**Problem to work on**
Copy out all of the data exactly as it appears.

╭─ Recorded information

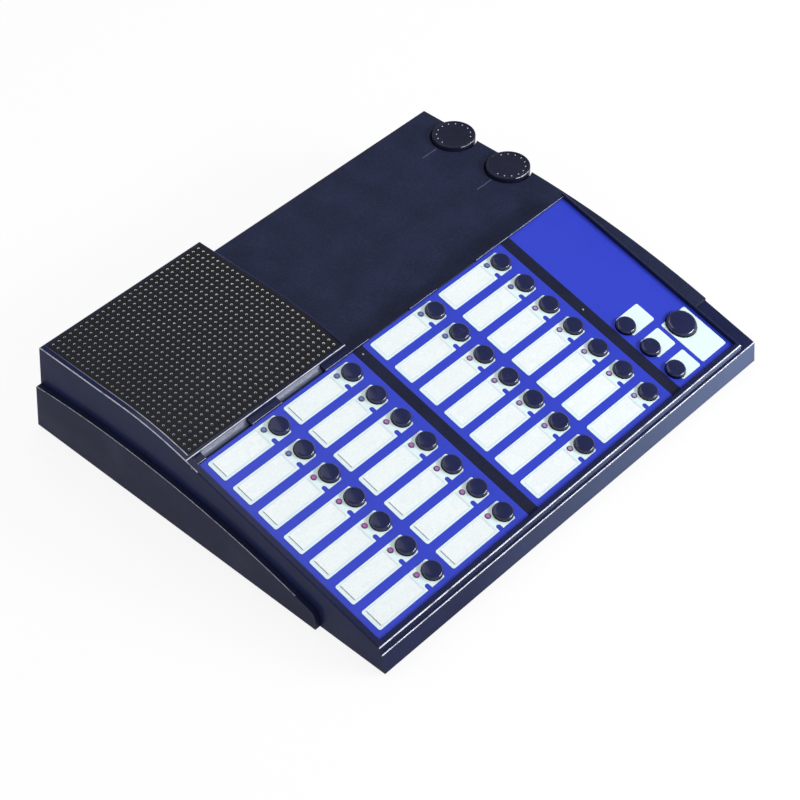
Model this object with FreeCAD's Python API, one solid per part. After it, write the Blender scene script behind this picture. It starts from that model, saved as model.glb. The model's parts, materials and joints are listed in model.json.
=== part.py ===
import FreeCAD, Part
import math
import os

from FreeCAD import Vector as V

# Desk intercom with a sloping key console, a raised loudspeaker box and a low rear deck.
# Millimetres, +Z up, +Y to the rear, origin under the middle of the whole outline.
# Console coordinates: x along the desk, s up the slope from the rear key row, n square to it,
# with n = 0 on the face of the key plate.

# ---- driving sizes: outline ----
TILT = 15.6                 # slope of the key console, degrees
HOUSING_WIDTH = 290.0
HOUSING_DEPTH = 248.2       # between the feet of the front and rear walls
FRONT_DRAFT = 6.8           # lean of the front wall, degrees
REAR_LEAN = 7.8             # lean of the rear wall, degrees
WALL = 2.5
SHELL_BOTTOM = 1.0          # underside of the shells above the desk
FLOOR_THICK = 2.5
EDGE_ROUND = 0.8            # rounding of the housing's outer edges
PANEL_Z = 47.05             # face of the key plate under the rear key row

# ---- driving sizes: console, ledge and deck ----
RIM_RISE = 2.5              # console rim above the key plate
REAR_RIM_RISE = 1.0         # lower rim behind the key plate
RIM_BEVEL = 1.2
RIGHT_STRIP = 9.8           # deck between the console and the right wall
CONSOLE_FRONT = 3.3         # front wall of the console behind the foot of the housing's front wall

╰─

**Written solution**
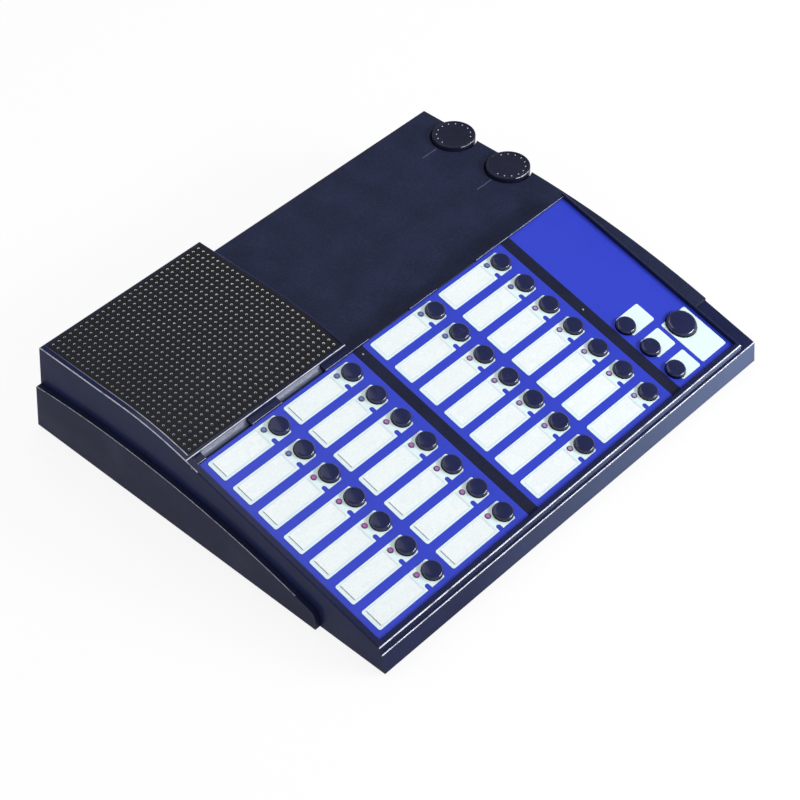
Model this object with FreeCAD's Python API, one solid per part. After it, write the Blender scene script behind this picture. It starts from that model, saved as model.glb. The model's parts, materials and joints are listed in model.json.
=== part.py ===
import FreeCAD, Part
import math
import os

from FreeCAD import Vector as V

# Desk intercom with a sloping key console, a raised loudspeaker box and a low rear deck.
# Millimetres, +Z up, +Y to the rear, origin under the middle of the whole outline.
# Console coordinates: x along the desk, s up the slope from the rear key row, n square to it,
# with n = 0 on the face of the key plate.

# ---- driving sizes: outline ----
TILT = 15.6                 # slope of the key console, degrees
HOUSING_WIDTH = 290.0
HOUSING_DEPTH = 248.2       # between the feet of the front and rear walls
FRONT_DRAFT = 6.8           # lean of the front wall, degrees
REAR_LEAN = 7.8             # lean of the rear wall, degrees
WALL = 2.5
SHELL_BOTTOM = 1.0          # underside of the shells above the desk
FLOOR_THICK = 2.5
EDGE_ROUND = 0.8            # rounding of the housing's outer edges
PANEL_Z = 47.05             # face of the key plate under the rear key row

# ---- driving sizes: console, ledge and deck ----
RIM_RISE = 2.5              # console rim above the key plate
REAR_RIM_RISE = 1.0         # lower rim behind the key plate
RIM_BEVEL = 1.2
RIGHT_STRIP = 9.8           # deck between the console and the right wall
CONSOLE_FRONT = 3.3         # front wall of the console behind the foot of the housing's front wall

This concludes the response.